I don't know, but maybe already in decline with that gnarly old rack. Pretty cool looking!


----------



## redfishslammer29 (Aug 24, 2006)

*age*

Thanks guys i am still up in the air on the deer not bad for a faytte county deer i have one more buck to ask about let me know what you think 
once again thanks


----------



## salth2o (Sep 21, 2004)

I'm thinking 3.5 and 135ish.


----------



## Chew (Apr 7, 2010)

3.5 and 125". Cool lookin' rack!


----------



## Solid Action (May 21, 2004)

Mid 130s, most likely 3.5.


----------



## Chunky (Oct 15, 2006)

I think he might gross 130, but he net will be much lower as he has a lot of deductions (if you care about those things).

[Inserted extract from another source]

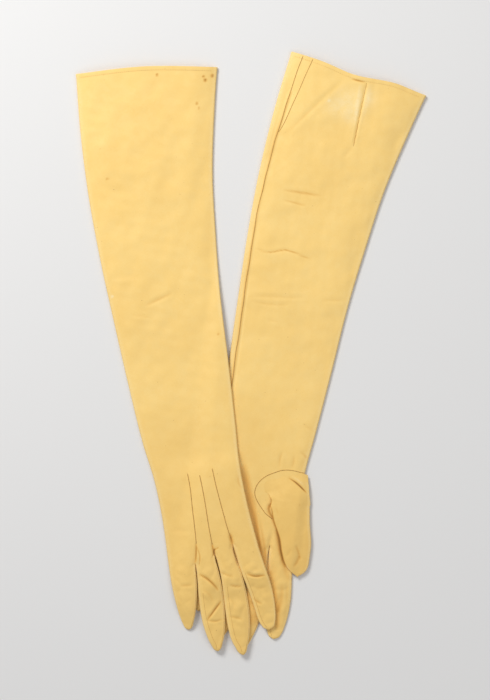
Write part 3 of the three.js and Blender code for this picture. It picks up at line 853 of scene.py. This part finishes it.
def seam_material(name, base, dark):
    """Twisted sewing thread and the pressed leather edge under it."""
    s = Shader(name)
    place = s.attribute("rest", "Vector")
    strands = s.noise(place, 3.2, 3.0, 0.6, 1.5)
    dirt = s.noise(place, 0.3, 3.0, 0.6)
    colour = s.mix(s.ramp(strands, 0.35, 0.65), dark, base)
    colour = s.mix(s.ramp(dirt, 0.4, 0.65, 0.0, 0.5), colour, dark)
    return s.finish(colour, s.ramp(strands, 0.3, 0.7, 0.6, 0.8), strands, 0.6, 0.00015)


kid = kid_leather("kid_leather", BASE, DEEP)
kid_inside = kid_leather("kid_leather_inside", INSIDE, (0.8, 0.56, 0.25, 1), 1.6)
seam_kid = seam_material("pressed_seam", (0.72, 0.43, 0.115, 1), (0.42, 0.22, 0.05, 1))
seam_light = seam_material("pressed_finger_seam", (0.8, 0.52, 0.17, 1), (0.6, 0.35, 0.09, 1))
seam_thread = seam_material("sewing_thread", (0.86, 0.6, 0.24, 1), (0.68, 0.43, 0.13, 1))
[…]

No way to get a good age with those pics. I need a body shot, but if I had to guess, he is at least a 3 year old.


----------



## redfishslammer29 (Aug 24, 2006)

*which one if any should i shoot?*

here is the other buck thats come to the feeder daily let me know what you think


----------



## saltwater_therapy (Oct 14, 2005)

*nice*

hard to tell the age or score, but he's got character! I'd guess 3.5 Fling a pointy stick at him fo sho.


----------



## rusty2009 (Mar 5, 2010)

3.5 years 115-120 this is for the first buck


----------



## Rack Ranch (May 25, 2004)

I'd shoot the second given a choice and let the character buck have another year...fo sho


----------



## rusty2009 (Mar 5, 2010)

I think the second buck will score better then the first. I say 3.5 120-125


----------



## asolde (May 22, 2004)

Second deer is mature, he's got a brisket, his belly is full, looks like some age in his face, has mass in his antlers. Just my opinion


----------



## Fishin' Soldier (Dec 25, 2007)

Awesome looking rack. Ground check him with bow and get a euro done.


----------



## Lonestar Light (Jul 5, 2006)

Mid to upper 120's


----------